La Jornada domingo 24 de enero de 1999

Arnaldo Córdova
El Vaticano en México

Hay algo que debería tomarse siempre en cuenta: el Vaticano, cuyo nombre oficial es Stato della Cittˆ del Vaticano y que, como tal, sólo es reconocido por la República italiana (los demás Estados lo reconocen sólo como sujeto de derecho internacional), con el papa Juan Pablo II ha acrecentado en los últimos 20 años su interés por México. No es gratuito. Con el Papa polaco, la Santa Sede ha cobrado conciencia de un hecho elemental: en América Latina y en Estados Unidos vive más de la mitad de los católicos que hay en el mundo. Y, lo más importante, el país clave en esta parte de América siempre ha sido México.

Esta cuarta visita de Juan Pablo II a México, es, en cierto sentido, paradigmática. El Papa no viene, en realidad, en visita oficial. Como se ha aclarado con toda oportunidad, el pontífice romano viene sólo a hacer entrega a la jerarquía católica de todo el continente, de un documento que recoge los frutos del sínodo celebrado en Roma hace más de un año. La elección de México, por el propio Juan Pablo II, para hacer entrega de ese documento, es a todas luces singular y podríamos decir que hasta emblemática.

Aparte todas las fruslerías en las que medio mundo se ha divertido sobre la ``comercialización'' de la venida del Papa y lo mucho que contraviene los principios del catolicismo y las mismas proclamas del pontífice, hay algo que tal vez no descubramos sino hasta después de que haya pasado un cierto tiempo y, desde luego, el Papa haya retornado a Roma. El Vaticano ha dado un significado muy especial a este viaje de Juan Pablo II a México y está todo en relación con el papel que México está jugando y va a seguir jugando en América Latina y en el mundo.

México es un laboratorio privilegiado de la política en el mundo globalizante. Mucho más que el mayor país católico del mundo, Brasil, y por obvias razones. En primer lugar, México es el país que más está contribuyendo al aumento y al fortalecimiento de la Iglesia católica en Estados Unidos, la única superpotencia que queda, y en ese país conserva y dilata un profundo sentido de la religiosidad que es innata en nuestro pueblo.

Desde el punto de vista político, México sirve de mira a los demás países latinoamericanos, incluido Brasil, por los problemas que tiene que enfrentar, desde los de tipo racial hasta los que tienen que ver con el narcotráfico.

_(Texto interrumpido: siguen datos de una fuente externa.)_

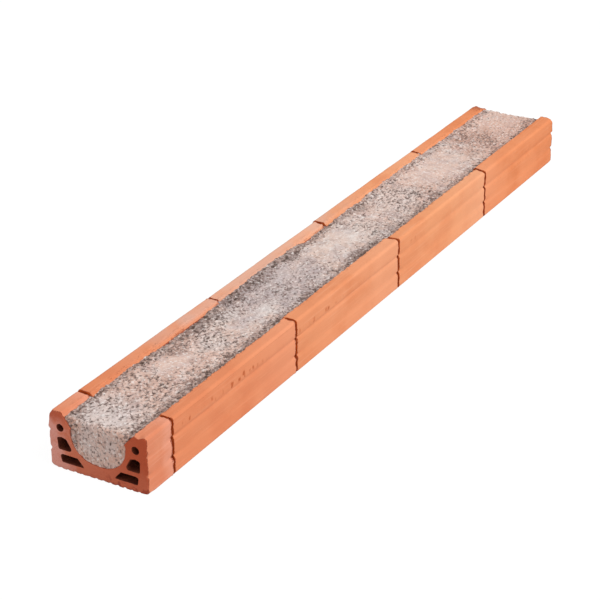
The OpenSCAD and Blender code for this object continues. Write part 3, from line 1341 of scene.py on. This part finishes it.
    def tuck_sides(self) -> None:
        """Widens the top, so that its rough sides run on into the wings."""
        widest = -self.low.y
        spread = (widest + self.tuck) / widest
        pick(self.piece, self.on_top)
        bpy.ops.mesh.select_mode(type="VERT")
        bpy.ops.transform.resize(value=(1.0, spread, 1.0), center_override=(0.0, 0.0, 0.0))
        bpy.ops.object.mode_set(mode="OBJECT")

    def roughen(self) -> None:
        """Presses the relief in: float marks, heaps, open grain, pits and crumbled ends."""
        self.tuck_sides()
        for name, share in (("top", self.top_share), ("heaps", self.heap), ("sinks", self.sink),
                            ("open_top", self.open_share), ("ends", self.end_share),
                            ("far_end", self.run_out)):
            zone(self.piece, name, share)
        for name, amount in (("rough", self.rough), ("soil", self.soil), ("dust", self.dust),
                             ("grey", lambda place: strongest(self.greyed, place)),
                             ("bloom", lambda place: strongest(self.bloomed, place))):
            paint(self.piece, name, amount)
        self.float_marks.press(self.piece)
        shove(self.piece, "heaps", Push.UP, self.heap_height)
        shove(self.piece, "sinks", Push.UP, -self.heap_height)
        shove(self.piece, "far_end", Push.ALONG, self.run_out_length)
        before = [(point.co.copy(), point.normal.copy()) for point in self.piece.data.vertices]
        for layer in self.reliefs:
            layer.press(self.piece)
        self.store_pits(before)

    def store_pits(self, before: list[tuple[Vector, Vector]]) -> None:
        """Stores how deep the grain has sunk each point, in millimetres, for the material to darken the pits
        with dirt and painted shade.

        Args:
            before: each point's place and normal as they were before the grain.
        """
        sunk = [(place - point.co).dot(out) / MM
                for point, (place, out) in zip(self.piece.data.vertices, before)]
        layer = self.piece.data.attributes.new("pit", "FLOAT", "POINT")
        layer.data.foreach_set("value", sunk)

    def top_share(self, place: Vector) -> float:
        """Gives 1 on the top and 0 at the bottom of its rim."""
        return smooth(place.z, self.level - self.rim, self.level - self.rim_full * self.rim)

    def open_share(self, place: Vector) -> float:
        """Gives how much of the open grain a place of the top has."""
        return self.top_share(place) * self.rough(place) * self.calm(place)

    def heap(self, place: Vector) -> float:
        """Gives how far the top is heaped up, or sunk where negative, as a share of heap_height."""
        return self.top_share(place) * sum(patch.at(place) for patch in self.heaped)

    def sink(self, place: Vector) -> float:
        """Gives how far the top is sunk, as a share of heap_height."""
        return -self.heap(place)

    def run_out(self, place: Vector) -> float:
        """Gives how far the far end runs on to the clay's end: most of the way on the right side."""
        across = self.run_out_least + (1.0 - self.run_out_least) * self.rightwards.at(place.y)
        return self.end_edge.at(self.high.x - place.x) * across

    def calm(self, place: Vector) -> float:
        """Gives how much of the open grain is left beside the wings, where the trowel's edge ran."""
        return 1.0 - self.calmed * self.beside_wing.at(abs(place.y))

    def end_share(self, place: Vector) -> float:
        """Gives 1 on the end faces and 0 in from them."""
        return self.end_edge.at(min(place.x - self.low.x, self.high.x - place.x))

    def rough(self, place: Vector) -> float:
        """Gives how open the surface is: rough at the ends and along the clay, closed where floated.

        Args:
            place: the place.

        Returns:
            The share, from open_least to 1.
        """
        nearer = self.nearwards.at(place.x)
        wavering = abs(place.y) + self.edge_waver * (lumpy(place, self.edge_grain, 3.0) - 0.5)
        edge = self.open_edge.at(wavering) * (self.edge_least + (1.0 - self.edge_least) * nearer)
        middle = self.openness + self.near_more * nearer
        middle -= self.closed_by_float * strongest(self.floated, place)
        middle += self.open_swing * (lumpy(place, self.open_cloud, 7.0) - 0.5)
        middle += sum(patch.at(place) for patch in self.opened)
        return min(1.0, max(self.open_least, middle, edge, self.end_open * self.end_share(place)))

    def dust(self, place: Vector) -> float:
        """Gives how much red dust lies on the surface: most on the sawn near end."""
        return max(self.end_dust * self.end_share(place), strongest(self.dusted, place))

    def soil(self, place: Vector) -> float:
        """Gives how grey and dirty the surface is.

        Args:
            place: the place.

        Returns:
            The share; it passes 1 where dirt lies thick.
        """
        cleaner = self.left_cleaner * self.left_clean.at(place.x) if place.y > 0 else 0.0
        edge = self.dirty_edge.at(abs(place.y)) * (self.dirty_most - cleaner)
        uneven = self.soil_least + self.soil_swing * lumpy(place, self.soil_cloud, 5.0)
        return min(self.soil_most, max(strongest(self.soiled, place), edge) * uneven)


# ------------------------------------------------------------------ floor, light and camera


@dataclass
class Studio:
    """A pale floor, soft light from above and in front, and the camera."""

    floor_size: float = 14.0
    floor_tone: str = "#D2D2D2"
    floor_glow: float = 1.1
    floor_white: float = 0.86
    standpoint: Vector = field(default_factory=lambda: Vector((-1.7378, -0.9682, 0.9745)))
    heading: float = math.radians(30.59)
    dip: float = math.radians(26.44)
    roll: float = math.radians(-0.75)
    lens_mm: float = 109.06
    sensor_mm: float = 36.0
    key_strength: float = 1.78
    key_from: Vector = field(default_factory=lambda: Vector((0.04, -0.68, 0.73)))
    key_spread: float = math.radians(40)
    sky_strength: float = 0.58

    def build(self) -> None:
        """Sets up the whole studio."""
        self.place_camera()
        self.lay_floor()
        self.light()
        bpy.context.scene.view_settings.view_transform = "Standard"

    def place_camera(self) -> None:
        """Sets the camera on its stand, turned to the lintel."""
        flat = math.cos(self.dip)
        ahead = Vector((flat * math.cos(self.heading), flat * math.sin(self.heading), -math.sin(self.dip)))
        turn = ahead.to_track_quat("-Z", "Y").to_matrix() @ Matrix.Rotation(self.roll, 3, "Z")
        lens = bpy.data.cameras.new("camera")
        lens.lens = self.lens_mm
        lens.sensor_width = self.sensor_mm
        camera = bpy.data.objects.new("camera", lens)
        camera.matrix_world = Matrix.Translation(self.standpoint) @ turn.to_4x4()
        bpy.context.scene.collection.objects.link(camera)
        bpy.context.scene.camera = camera

    def lay_floor(self) -> None:
        """Lays a white floor that keeps a faint shadow."""
        bpy.ops.mesh.primitive_plane_add(size=self.floor_size)
        floor = bpy.context.object
        floor.name = "floor"
        card = bpy.data.materials.new("white_card")
        card.use_nodes = True
        tree = card.node_tree
        tree.nodes.clear()
        seen = self.looked_at(tree)
        paper = add(tree, "BsdfDiffuse", {}, {"Color": linear(self.floor_tone)})
        glow = add(tree, "Emission", {}, {"Color": WHITE, "Strength": self.floor_glow})
        share = add(tree, "Math", TIMES, {0: seen, 1: self.floor_white})
        both = add(tree, "MixShader", {}, {0: share.outputs[0], 1: paper.outputs[0], 2: glow.outputs[0]})
        add(tree, "OutputMaterial", {}, {"Surface": both.outputs[0]})
        floor.data.materials.append(card)

    def looked_at(self, tree: bpy.types.NodeTree) -> bpy.types.NodeSocket:
        """Gives 1 for what the camera sees, straight, mirrored or through something clear."""
        rays = add(tree, "LightPath", {}, {}).outputs
        shared = add(tree, "Math", PLUS, {0: rays["Is Glossy Ray"], 1: rays["Is Transmission Ray"]})
        return add(tree, "Math", {"operation": "ADD", "use_clamp": True},
                   {0: rays["Is Camera Ray"], 1: shared.outputs[0]}).outputs[0]

    def light(self) -> None:
        """Hangs one wide soft lamp, in front and above, in a dim even sky that looks white."""
        lamp = bpy.data.lights.new("key", "SUN")
        lamp.energy = self.key_strength
        lamp.angle = self.key_spread
        key = bpy.data.objects.new("key", lamp)
        key.matrix_world = self.key_from.to_track_quat("Z", "Y").to_matrix().to_4x4()
        bpy.context.scene.collection.objects.link(key)
        sky = bpy.data.worlds.new("sky")
        sky.use_nodes = True
        tree = sky.node_tree
        tree.nodes.clear()
        strength = add(tree, "MapRange", {}, {
            "Value": self.looked_at(tree), "To Min": self.sky_strength, "To Max": 1.0,
        })
        air = add(tree, "Background", {}, {
            "Color": WHITE, "Strength": strength.outputs["Result"],
        })
        add(tree, "OutputWorld", {}, {"Surface": air.outputs["Background"]})
        bpy.context.scene.world = sky


# ------------------------------------------------------------------ the lintel


@dataclass
class Lintel:
    """The whole lintel: five shells and the fill."""

    shells: tuple[ClayShell, ...] = (
        ClayShell(
            1, "#E49370", "#DE8662", "#EDA58A",
            right_wing=Vector((0, -1.0 * MM, 0)),
            shoulder=-1.8 * MM,
            open_ends=(True, False),
            groove_wear=(700, 700),
            knocks=(
                Knock(Vector((-0.500, -0.050, 0.065)), Vector((0, 0, -2.6 * MM)), 8 * MM),
                Knock(Vector((-0.500, 0.051, 0.065)), Vector((0, 0, 0.7 * MM)), 12 * MM),
                Knock(Vector((-0.500, 0.060, 0.065)), Vector((0, -1.2 * MM, -1.5 * MM)), 6 * MM),
                Knock(Vector((-0.500, 0.060, 0.000)), Vector((0, 0, 1.5 * MM)), 13 * MM),
                Knock(Vector((-0.500, -0.060, 0.000)), Vector((0, 0, 1.2 * MM)), 13 * MM),
            ),
        ),
        ClayShell(
            2, "#E79166", "#DF855B", "#F0A17A",
            right_wing=Vector((0, -1.2 * MM, 0)),
            left_wing=Vector((0, -0.5 * MM, 0)),
            shoulder=-1.2 * MM,
            groove_wear=(46, 220),
            tears=Tears(-0.452, -0.250, 213.72),
        ),
        ClayShell(
            3, "#ED9C70", "#E48F62", "#F3AB83",
            right_wing=Vector((0, 1.2 * MM, 0)),
            left_wing=Vector((0, 1.0 * MM, -1.0 * MM)),
            shoulder=-1.8 * MM,
            groove_wear=(40, 200),
            tears=Tears(-0.205, -0.105, 106.86, 0.6),
        ),
        ClayShell(
            4, "#F0A273", "#E89466", "#F5B087",
            right_wing=Vector((0, -1.0 * MM, 0)),
            tears=Tears(0.050, 0.105, 769.94, 0.5),
        ),
        ClayShell(
            5, "#ED9565", "#E38857", "#F1A379",
            right_wing=Vector((0, 1.7 * MM, 0)),
            fade=(0.85, 0.1),
            groove_wear=(60, 260),
            open_ends=(False, True),
            knocks=(
                Knock(Vector((0.500, 0.054, 0.065)), Vector((0, 0, -2.5 * MM)), 12 * MM),
                Knock(Vector((0.500, 0.044, 0.064)), Vector((0, 0, -3.2 * MM)), 15 * MM),
                Knock(Vector((0.500, -0.060, 0.065)), Vector((-1.0 * MM, 0, -2.0 * MM)), 9 * MM),
            ),
        ),
    )
    fill: ConcreteFill = field(default_factory=ConcreteFill)

    def build(self) -> None:
        """Builds every piece and logs it."""
        broken = BrokenClay().mix()
        # The cells' dark clay is painted shade.
        cell_shade = ShadedClay("cell_shade_clay", "#663024", "#86452F").mix()
        joint = ShadedClay("joint_clay", "#C4561F", "#CE6A36").mix()
        trough = ShadedClay("cast_clay", "#9A4831", "#B5664C").mix()
        for shell in self.shells:
            skin = FiredSkin(f"fired_skin_{shell.number}", shell.tone, shell.flushed, shell.dusty)
            self.report(shell.build([skin.mix(), broken, cell_shade, joint, trough]))
        self.report(self.fill.build(FloatedConcrete().mix()))

    def report(self, piece: bpy.types.Object) -> None:
        """Logs a piece's name and size."""
        triangles = sum(len(face.vertices) - 2 for face in piece.data.polygons)
        LOG.info("%s: %d triangles, %s m", piece.name, triangles,
                 " x ".join(f"{side:.4f}" for side in piece.dimensions))


def main() -> None:
    """Builds the studio and the lintel."""
    logging.basicConfig(level=logging.INFO, format="%(name)s: %(message)s")
    Studio().build()
    Lintel().build()


if __name__ == "__main__":
    main()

Nada es gratuito ni, mucho menos, fortuito en la política internacional. México está desde hace años en el ojo del Vaticano. Ningún país, como el nuestro, ofrece las condiciones paradigmáticas para una ofensiva en defensa del catolicismo, tal y como lo entiende Juan Pablo II. Tenemos todos los problemas a los que se enfrenta la Iglesia católica: una creciente profanación de las actitudes religiosas, acompañada de un acendrado sentido de la fe; un papel singular en los procesos de globalización que son exactamente los mismos de la Iglesia universal, y hasta problemas particulares que dan escenario y posibilidades de acción al catolicismo ecuménico.

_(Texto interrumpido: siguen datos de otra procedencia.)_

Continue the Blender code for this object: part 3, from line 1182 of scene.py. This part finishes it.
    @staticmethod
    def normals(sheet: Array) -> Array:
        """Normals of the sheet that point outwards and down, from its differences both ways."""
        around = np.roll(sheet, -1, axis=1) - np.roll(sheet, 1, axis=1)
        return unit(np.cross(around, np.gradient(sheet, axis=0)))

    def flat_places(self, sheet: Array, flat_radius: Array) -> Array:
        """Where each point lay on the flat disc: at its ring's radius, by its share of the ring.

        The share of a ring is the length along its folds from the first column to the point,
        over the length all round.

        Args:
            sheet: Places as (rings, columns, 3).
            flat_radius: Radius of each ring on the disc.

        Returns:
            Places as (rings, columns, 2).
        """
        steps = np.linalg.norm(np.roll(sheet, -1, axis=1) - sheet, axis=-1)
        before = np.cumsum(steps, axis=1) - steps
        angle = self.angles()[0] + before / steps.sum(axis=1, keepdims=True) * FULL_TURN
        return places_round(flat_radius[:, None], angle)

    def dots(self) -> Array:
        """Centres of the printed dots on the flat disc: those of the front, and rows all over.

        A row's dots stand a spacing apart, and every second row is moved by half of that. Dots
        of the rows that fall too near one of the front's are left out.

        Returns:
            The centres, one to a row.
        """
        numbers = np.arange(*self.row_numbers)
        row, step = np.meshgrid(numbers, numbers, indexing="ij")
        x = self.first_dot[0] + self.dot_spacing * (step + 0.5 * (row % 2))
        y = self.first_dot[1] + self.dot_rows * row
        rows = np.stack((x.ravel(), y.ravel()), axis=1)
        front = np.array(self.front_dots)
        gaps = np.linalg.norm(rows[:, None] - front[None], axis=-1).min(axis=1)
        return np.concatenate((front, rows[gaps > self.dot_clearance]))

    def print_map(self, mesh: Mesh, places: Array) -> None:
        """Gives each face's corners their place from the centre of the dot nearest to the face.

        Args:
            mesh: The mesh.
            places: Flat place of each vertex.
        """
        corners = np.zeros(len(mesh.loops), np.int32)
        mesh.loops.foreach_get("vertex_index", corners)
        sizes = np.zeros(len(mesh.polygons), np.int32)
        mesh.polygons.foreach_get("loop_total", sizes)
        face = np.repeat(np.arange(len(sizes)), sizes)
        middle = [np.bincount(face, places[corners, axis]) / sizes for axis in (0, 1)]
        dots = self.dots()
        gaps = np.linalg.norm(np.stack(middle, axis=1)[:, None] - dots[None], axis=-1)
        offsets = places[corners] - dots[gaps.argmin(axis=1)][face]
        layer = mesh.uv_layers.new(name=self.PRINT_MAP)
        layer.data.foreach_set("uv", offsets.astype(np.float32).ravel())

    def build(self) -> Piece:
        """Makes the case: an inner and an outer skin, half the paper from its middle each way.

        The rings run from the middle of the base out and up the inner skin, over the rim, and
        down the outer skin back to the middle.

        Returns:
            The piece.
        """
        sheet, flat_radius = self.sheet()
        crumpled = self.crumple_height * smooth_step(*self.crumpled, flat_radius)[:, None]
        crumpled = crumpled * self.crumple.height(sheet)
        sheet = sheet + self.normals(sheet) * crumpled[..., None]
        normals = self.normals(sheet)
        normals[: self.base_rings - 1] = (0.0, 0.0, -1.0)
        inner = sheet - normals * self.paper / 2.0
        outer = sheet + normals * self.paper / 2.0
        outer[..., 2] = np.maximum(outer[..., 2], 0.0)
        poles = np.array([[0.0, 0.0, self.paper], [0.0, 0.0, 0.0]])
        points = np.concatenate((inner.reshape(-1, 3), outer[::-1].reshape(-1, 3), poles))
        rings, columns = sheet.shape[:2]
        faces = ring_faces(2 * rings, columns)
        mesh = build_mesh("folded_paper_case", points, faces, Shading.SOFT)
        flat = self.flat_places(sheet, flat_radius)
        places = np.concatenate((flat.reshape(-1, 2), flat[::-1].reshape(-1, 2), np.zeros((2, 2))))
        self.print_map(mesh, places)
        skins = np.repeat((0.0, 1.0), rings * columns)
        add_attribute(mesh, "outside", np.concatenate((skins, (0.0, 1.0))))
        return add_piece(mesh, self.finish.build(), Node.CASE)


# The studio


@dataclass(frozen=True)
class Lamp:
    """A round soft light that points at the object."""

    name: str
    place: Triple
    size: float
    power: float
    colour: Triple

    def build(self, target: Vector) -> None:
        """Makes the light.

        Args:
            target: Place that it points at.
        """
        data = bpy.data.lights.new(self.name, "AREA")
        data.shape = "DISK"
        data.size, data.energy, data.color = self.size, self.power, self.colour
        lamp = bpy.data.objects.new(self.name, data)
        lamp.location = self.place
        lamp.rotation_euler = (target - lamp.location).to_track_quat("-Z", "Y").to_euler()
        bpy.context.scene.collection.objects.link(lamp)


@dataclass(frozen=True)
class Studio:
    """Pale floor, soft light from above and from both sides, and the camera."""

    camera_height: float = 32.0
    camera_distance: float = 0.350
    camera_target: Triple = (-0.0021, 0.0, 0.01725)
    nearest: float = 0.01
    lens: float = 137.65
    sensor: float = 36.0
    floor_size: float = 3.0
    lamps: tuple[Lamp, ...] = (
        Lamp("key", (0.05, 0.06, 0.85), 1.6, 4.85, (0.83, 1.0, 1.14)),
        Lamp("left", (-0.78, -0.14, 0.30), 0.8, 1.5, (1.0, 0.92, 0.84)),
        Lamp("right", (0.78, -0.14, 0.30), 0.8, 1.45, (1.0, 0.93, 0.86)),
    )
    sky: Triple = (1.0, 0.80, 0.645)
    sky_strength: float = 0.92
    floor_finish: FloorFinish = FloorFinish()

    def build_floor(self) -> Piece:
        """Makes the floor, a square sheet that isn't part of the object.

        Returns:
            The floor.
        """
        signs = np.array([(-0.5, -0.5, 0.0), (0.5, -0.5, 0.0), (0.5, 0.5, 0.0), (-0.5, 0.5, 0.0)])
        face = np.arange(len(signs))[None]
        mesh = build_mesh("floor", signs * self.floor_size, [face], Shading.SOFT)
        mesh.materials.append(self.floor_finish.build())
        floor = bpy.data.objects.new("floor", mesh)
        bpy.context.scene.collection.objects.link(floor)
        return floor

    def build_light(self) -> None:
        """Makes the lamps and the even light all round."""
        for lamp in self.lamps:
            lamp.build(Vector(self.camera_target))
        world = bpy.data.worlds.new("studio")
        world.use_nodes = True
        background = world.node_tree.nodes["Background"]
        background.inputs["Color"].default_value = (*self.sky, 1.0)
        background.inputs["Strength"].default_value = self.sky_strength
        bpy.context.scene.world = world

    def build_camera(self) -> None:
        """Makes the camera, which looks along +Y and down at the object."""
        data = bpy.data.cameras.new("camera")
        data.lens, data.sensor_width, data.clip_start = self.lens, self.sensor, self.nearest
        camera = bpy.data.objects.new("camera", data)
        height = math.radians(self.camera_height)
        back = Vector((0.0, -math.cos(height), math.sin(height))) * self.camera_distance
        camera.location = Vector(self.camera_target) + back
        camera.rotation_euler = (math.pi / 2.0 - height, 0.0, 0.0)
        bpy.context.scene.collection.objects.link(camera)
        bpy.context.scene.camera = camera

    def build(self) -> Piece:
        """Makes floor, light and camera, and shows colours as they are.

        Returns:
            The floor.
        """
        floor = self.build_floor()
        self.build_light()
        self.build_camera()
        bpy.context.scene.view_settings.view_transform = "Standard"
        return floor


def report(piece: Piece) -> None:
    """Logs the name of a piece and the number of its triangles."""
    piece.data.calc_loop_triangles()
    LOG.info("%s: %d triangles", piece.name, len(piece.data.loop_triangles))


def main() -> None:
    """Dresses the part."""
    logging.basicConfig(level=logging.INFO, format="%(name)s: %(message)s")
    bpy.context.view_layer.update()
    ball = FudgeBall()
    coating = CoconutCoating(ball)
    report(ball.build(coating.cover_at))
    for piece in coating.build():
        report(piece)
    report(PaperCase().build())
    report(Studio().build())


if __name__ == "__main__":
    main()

Claro que Juan Pablo II está en México para discutir el conflicto de Chiapas con nuestro gobierno, por si a alguno le cupieran dudas. Todos los prelados latinoamericanos que están aquí han venido para aprender de ese conflicto, a la vez absurdo y natural, porque el catolicismo, por todas partes, está ante amenazas que están cuajadas en Chiapas. No creo que el Papa venga a aportar nada para solucionar ese gravísimo problema. No es su intención. Pero no podría, de ninguna manera, dejarlo de lado. Millones de mexicanos han dado la bienvenida al obispo de Roma y millones lo están siguiendo en su peregrinar por México. De eso se trataba y sus secuelas en la mercadotecnia eran inevitables y, además, muy rentables para todos.

Juan Pablo II, como en ocasiones anteriores, viene a hacer política en México. No es un viaje pastoral y ni siquiera doctrinario. Ha venido, por decirlo así, a hacerse presente de nuevo en el mundo, en un escenario perfectamente calculado para que su mensaje se haga de nueva cuenta universal. Hoy el Papa, por lo demás, ya no es más el cruzado por antonomasia del anticomunismo irredento, sino, en todos sus términos, el auténtico obispo de Roma que está en lucha por su Iglesia. Sólo México le podía dar ese escenario. Los mexicanos, como se ha podido ver, están felices con la llegada del pontífice. Y esto ha hecho que, más que su sentimiento religioso, se desborde su pasión por el espectáculo y también su deseo de ser escuchados y atendidos en los problemas que forman su via crucis. Eso, indudablemente, lo sabe el Papa.